ロンドン大会のすぐ後に、ジュラ連盟は歴史的なソンヴィリエ回状を出版し、ロンドン総務会の傲慢な憶測に対して断固たる明確な言葉で抗議した。だが、1872年のハーグ大会で、最も汚く最も非難されるべき方法を使って人為的に大多数が創り出され、インターナショナルを選挙機構へ変換するというロンドン大会が始めた仕事に栄誉を与えた。誤解を取り除くために、ブランキ主義者のエドワール=バイヤンは、労働者階級による政治権力の略取を擁護した総務会の決議案に賛成する際に、「この決議案が大会で採択され、インターナショナルの聖典に組み込まれたなら、すぐさまそれに従うのが全メンバーの義務となり、違反した者は追放される」と説明した。マルクスとその支持者たちこそが、インターナショナルのあからさまな分裂を直接引き起こし、労働運動の発展に破滅的な結果をもたらし、議会政治の時代を開始したのだ。その自然な帰結が、現在大部分の国々で見られる社会主義運動の知的停滞と道徳的堕落を導いたのである。

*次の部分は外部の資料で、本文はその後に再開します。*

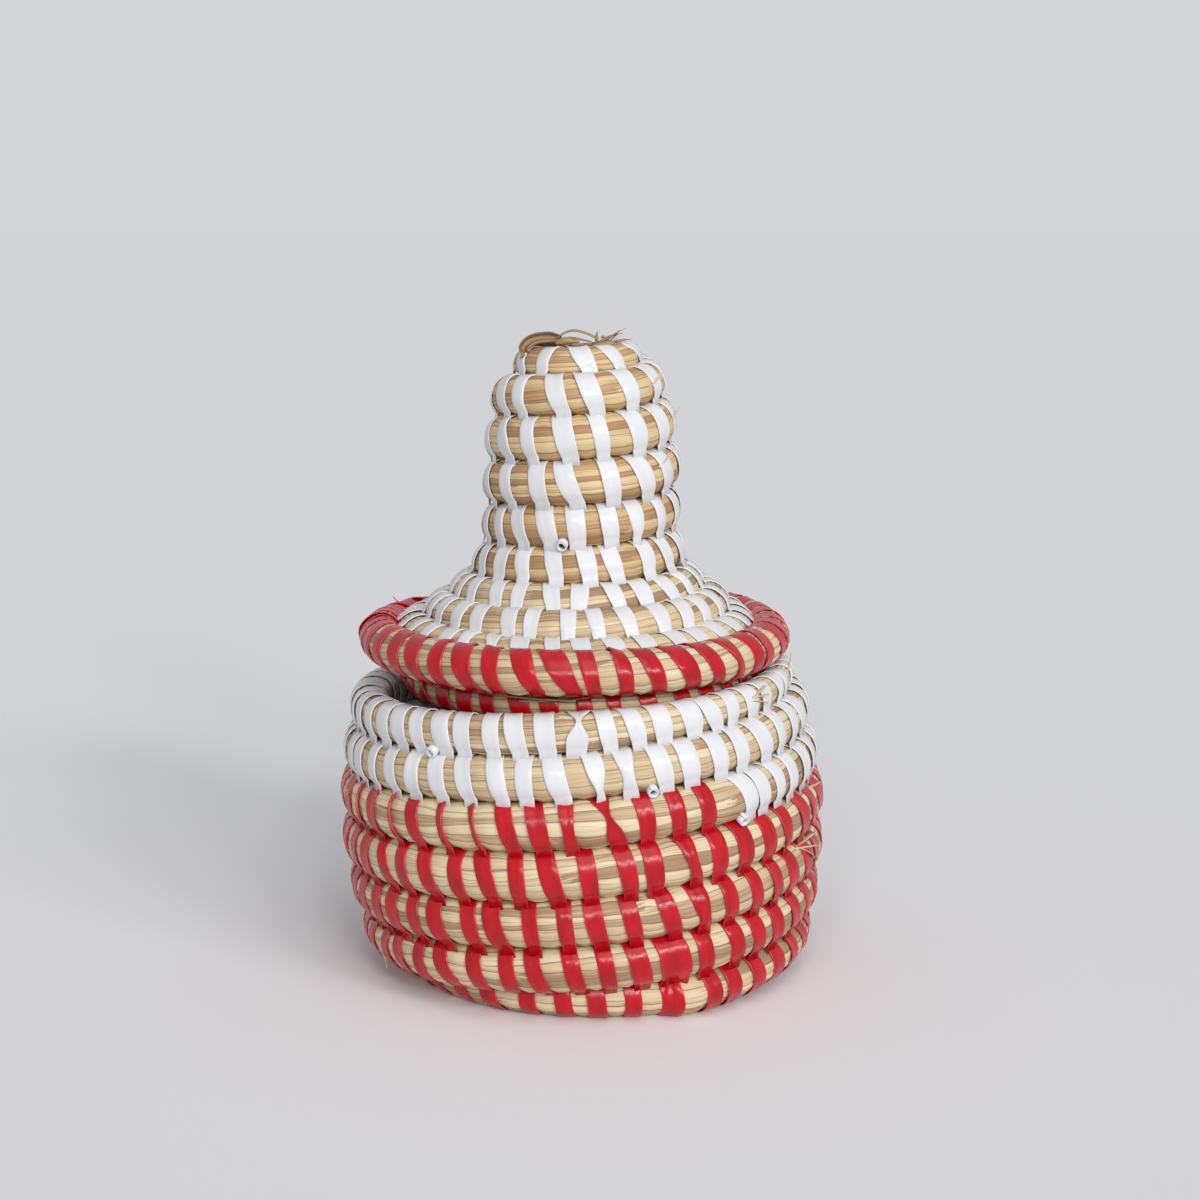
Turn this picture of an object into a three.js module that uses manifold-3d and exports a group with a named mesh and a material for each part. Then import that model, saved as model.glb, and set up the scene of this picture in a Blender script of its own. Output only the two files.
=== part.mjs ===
// A small lidded basket of coiled grass. One long bundle of dry grass winds out over the base and up the
// wall of the pot, a second bundle makes the lid from the brim to the top of its tall hollow knob, and a
// ring of grass sewn under the brim drops into the mouth. Flat plastic strips, red and then white, are
// lashed round and round each bundle and hold its turns together.
// Millimetres, +Z up, standing on z = 0 with the pot's axis on Z. The front is -Y.
import * as THREE from "three";
import { mergeVertices } from "three/addons/utils/BufferGeometryUtils.js";
import Module from "manifold-3d";

const degree = Math.PI / 180;

// The pot. Radii and heights run to the middle of the grass bundle.
const belly_radius = 47.4;
const belly_height = 36;
const wall_bow_radius = 105;
const rim_height = 64.4;
const rim_bundle_width = 7.1;
const belly_bundle_width = 9;
const foot_bundle_width = 8.6;
const start_bundle_width = 3.6;

// It was wound by hand and leans: going up, its turns drift to -X and climb towards +X.
const wall_lean_angle = 2.9 * degree;
const lean_rise = 28;

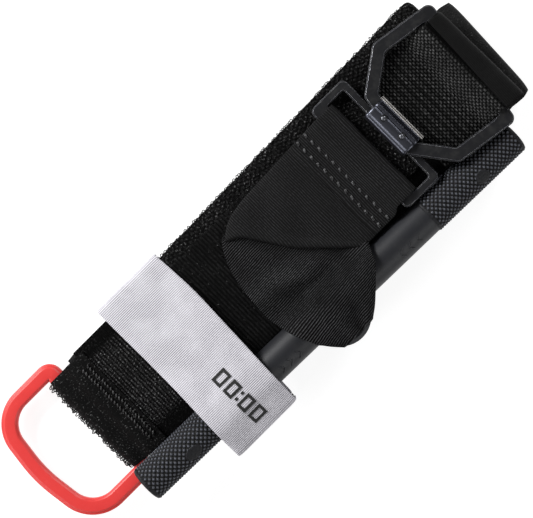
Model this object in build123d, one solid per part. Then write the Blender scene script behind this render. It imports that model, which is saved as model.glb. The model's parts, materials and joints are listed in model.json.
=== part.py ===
from build123d import *

import math
import os

# A strap tourniquet folded flat for storage. Millimetres.
# +X runs along the folded belt towards the buckle, +Y is the side away from the windlass,
# +Z is up, and the underside of the lowest belt layer lies on Z = 0.

# --- belt: one long strap folded into five layers -------------------------------------------
BELT_T = 2.0
BELT_Y = (-8.0, 30.0)
LAYER_MID_Z = (1.0, 4.4, 6.7, 9.0, 11.3)
BELT_LEFT = -65.0
LOWER_LEFT_FOLD_X = -57.5
UPPER_LEFT_FOLD_X = -44.0
INNER_RIGHT_FOLD_X = 86.0
OUTER_RIGHT_END = 97.5
PANEL_T = 0.6
BELT_TOP = LAYER_MID_Z[4] + BELT_T / 2
PANEL_TOP = BELT_TOP + PANEL_T

# --- pull ring and its tab --------------------------------------------------------------------
RING_AXIS = (-71.3, 3.85)
RING_BAR_R = 1.7
RING_ARM_W = 5.3
RING_T = 3.6
RING_Y = (-15.6, 33.0)
RING_INNER_EDGE_X = -69.0
RING_SHOULDER_X = -96.2
RING_TIP_X = -99.6
RING_CORNER_R = 13.0
RING_BOW_R = 50.0
RING_HEEL_R = 3.5
RING_BEVEL = (1.3, 0.8)
TAB_T = 1.5
TAB_Y = (-9.2, 26.5)
TAB_END_X = -60.0
TAB_CREASE_R = 2.0
TAB_STITCH_X = (-63.5, -61.0)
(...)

ハーグ大会の後すぐに、インターナショナルに加盟している最も重要な精力的な諸連合の代理人が、サンチミエで反権威主義者大会を開き、ハーグで採用された決議は全て無効だと宣言した。それ以来、社会主義陣営は革命的直接行動の支持者と議会政治のスポークスマンとに分裂し、時間の経過と共に、この分裂は絶え間なく大きくなりもっと架け橋不可能になっていった。マルクスとバクーニンは、単に、社会主義の根本的諸原則に関する二つの異なる考えの間で行われた闘争において、敵対する両派の最も突出した代表者に過ぎなかった。だが、この闘争を単に二人の人格の不一致として説明しようとするなど、大きな間違いである。これは、二つの思想の対立だったのであり、この対立がこの闘争に真の重要性を与え、現在も与え続けている。マルクスとエンゲルスが意見の対立に対してこうした悪意に満ちた個人的特徴を与えたことは最悪だった。インターナショナルは、あらゆる党派に開かれていた。そして、異なる観点を解明するのは継続的な議論だけだった。だが、全ての思想学派を一つの特定の学派に−−もっと言えば、インターナショナルの一つの少数派に過ぎない学派に−−服従させようとすることは、労働者大同盟を分裂させ、没落させることにしかならず、全ての大地で労働運動にこれほどまで大きな重要性を持つ前途有望な萌芽を破壊することにしかならないのである。

フランス対プロシアの戦争は、社会主義運動の焦点をドイツに移した。ドイツの労働者は革命的伝統も持たず、西の諸国の社会主義者が持っていた豊富な経験もなかった。この戦争が社会主義の没落に大きく貢献したのである。パリコミューンの敗北とフランスの反動の始まりは、数年の内にスペインとイタリアにも広がり、労働者評議会制という実り豊かな考えを背景に押しやった。こうした国々のインターナショナル支部は、長い間、地下組織としてしか存在できず、その強さ全てを反動に抵抗することに集中させなければならなかった。フランスでの革命的サンジカリズムの勃興だけが、忘却状態から第一インターナショナルの創造的思想を救い、もう一度、社会主義労働運動に生命を与えたのである。